TO BE DONE – Search the material and gather each line with "manifold" in it.

'''

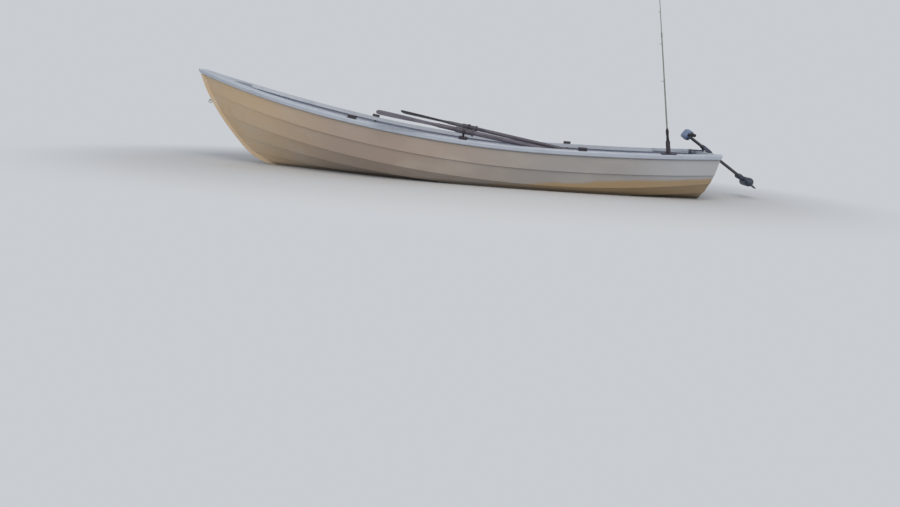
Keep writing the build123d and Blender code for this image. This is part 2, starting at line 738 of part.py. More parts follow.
with BuildPart() as clamp_bracket:
    under_top = BRACKET_TOP - BRACKET_THICK
    front_inside_x = BRACKET_FRONT_X - BRACKET_THICK
    plate_out = PAD_GAP + BRACKET_THICK
    with BuildSketch(Plane.XZ.offset(-MOTOR_Y)):
        with BuildLine():
            Polyline(
                (transom_x(BRACKET_FOOT) - PAD_GAP, BRACKET_FOOT),
                (transom_x(under_top) - PAD_GAP, under_top),
                (front_inside_x, under_top),
                (front_inside_x, BRACKET_FRONT_FOOT),
                (BRACKET_FRONT_X, BRACKET_FRONT_FOOT),
                (BRACKET_FRONT_X, BRACKET_TOP),
                (transom_x(under_top) - plate_out, BRACKET_TOP),
                (transom_x(BRACKET_FOOT) - plate_out, BRACKET_FOOT),
                close=True,
            )
        make_face()
    extrude(amount=BRACKET_HALF, both=True)
    for side in (1, -1):
        cheek_y = MOTOR_Y + side * (CHEEK_INNER + CHEEK_THICK / 2)
        with BuildSketch(Plane.XZ.offset(-cheek_y)):
            with BuildLine():
                Polyline(
                    (transom_x(under_top) - plate_out + 1, BRACKET_TOP),
                    (TILT_PIN.X, TILT_PIN.Z + CHEEK_NOSE),
                    (TILT_PIN.X - CHEEK_NOSE, TILT_PIN.Z),
                    (TILT_PIN.X, TILT_PIN.Z - CHEEK_NOSE),
                    (transom_x(CHEEK_FOOT) - plate_out + 1, CHEEK_FOOT),
                    close=True,
                )
            make_face()
        extrude(amount=CHEEK_THICK / 2, both=True)
    with Locations(Location(TILT_PIN, (90, 0, 0))):
        Cylinder(PIN_R + PIN_PLAY, 100, mode=Mode.SUBTRACT)
    for side in (1, -1):
        with Locations(Location((BRACKET_FRONT_X - 5, MOTOR_Y + side * SCREW_OUT, SCREW_Z), (0, 90, 0))):
            Cylinder(SCREW_R + 0.3, 30, mode=Mode.SUBTRACT)
save(clamp_bracket, "clamp_bracket")

disc_x = transom_x(SCREW_Z) + (TRANSOM_THICK + INNER_PAD_THICK + 3) / cos(radians(TRANSOM_RAKE)) + 6
with BuildPart() as clamp_screws:
    for side in (1, -1):
        screw_y = MOTOR_Y + side * SCREW_OUT
        with Locations(Location(((disc_x + SCREW_END_X) / 2, screw_y, SCREW_Z), (0, 90, 0))):
            Cylinder(SCREW_R, SCREW_END_X - disc_x)
        with Locations(Location((disc_x, screw_y, SCREW_Z), (0, 90 - TRANSOM_RAKE, 0))):
            Cylinder(DISC_R, DISC_THICK)
        with Locations((SCREW_END_X - 2, screw_y, SCREW_Z)):
            Box(7, 10, 62)
save(clamp_screws, "clamp_screws")

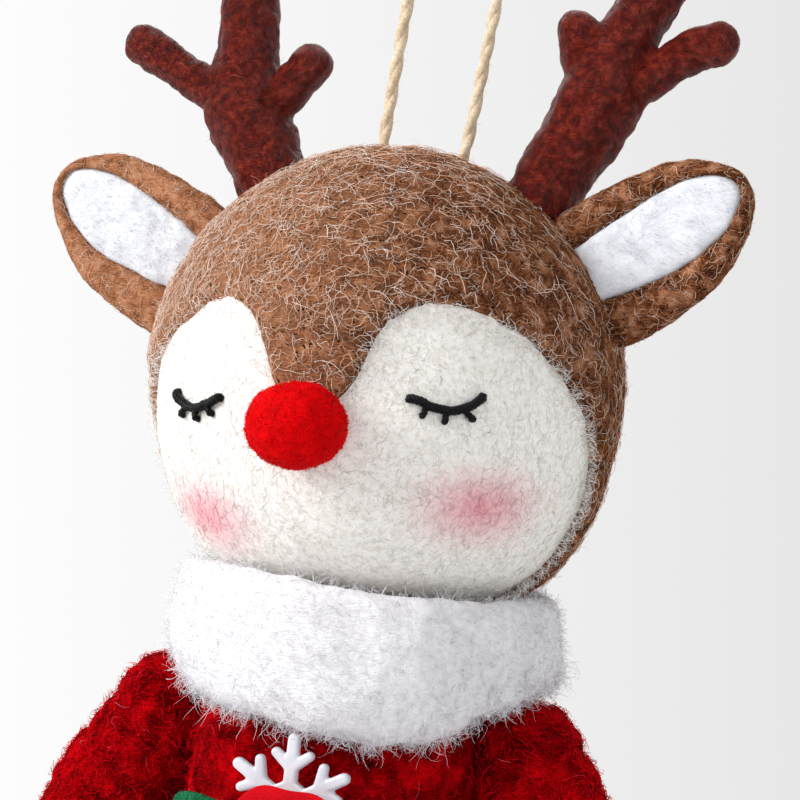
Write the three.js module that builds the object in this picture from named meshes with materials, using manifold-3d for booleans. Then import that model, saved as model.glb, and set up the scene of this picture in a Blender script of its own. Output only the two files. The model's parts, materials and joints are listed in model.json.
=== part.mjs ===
// A felted reindeer ornament that hangs on a loop of twine.
//
// Millimetres, +Z up. The reindeer faces -Y and its own left is +X. Places are given from the centre
// of the head, and at the end the whole ornament is moved so that its origin is the underside of the
// loop's arch, where a hook or a twig holds it. Head, face, ears and antlers are made in the head's
// own frame, which tips back a little on the neck.

import * as THREE from "three";
import { mergeVertices } from "three/addons/utils/BufferGeometryUtils.js";
import Module from "manifold-3d";

const wasm = await Module();
wasm.setup();

// Clearances shared by all pieces
const gap = 0.3; // touching pieces keep this much between them
const layerGap = 0.6; // the same for layers that curve round each other
const armGap = 0.9; // round an arm that turns
const overrun = 3; // how far a cutting shape reaches past what it cuts
const weld = 0.001; // points closer than this are one

// Head
const headRadius = 29; // over the hood, measured across the ears
const headTiltDeg = 6; // the nose points up this much
const headLeanDeg = 4.5; // the crown leans towards the reindeer's right
const faceTurnDeg = -0.6; // the peak, eyes and nose sit this far round from the middle
const hoodThickness = 2.9;
const faceRecess = 1.3; // the face lies this much below the hood
const noseWidth = 12.8;
const noseHeight = 11.2;
const noseDepth = 10.6;
const noseSink = 1.7; // how far the nose is pressed into the face
const eyeThread = 1.1; // diameter of the thread that the eyes are sewn in

// Ears
const earLength = 21;
const earHalfWidth = 9.1;
const earThickness = 4.2;
const earLiningDepth = 1.7; // recess that holds the white lining
const earLiningRise = 0.7; // the lining lies this much above the ear's middle
const earRiseDeg = 28;

// Antlers
const antlerLength = 34; // from the head's surface to the top of the beam
const beamRadius = 4;
const wireDiameter = 1.6;
const wireAnchor = 10; // how far the wire runs down into the head

// Hanging loop
const twineDiameter = 1.6;
const knotDiameter = 5.4;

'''

FINISHED EXERCISE –
Write the three.js module that builds the object in this picture from named meshes with materials, using manifold-3d for booleans. Then import that model, saved as model.glb, and set up the scene of this picture in a Blender script of its own. Output only the two files. The model's parts, materials and joints are listed in model.json.
import Module from "manifold-3d";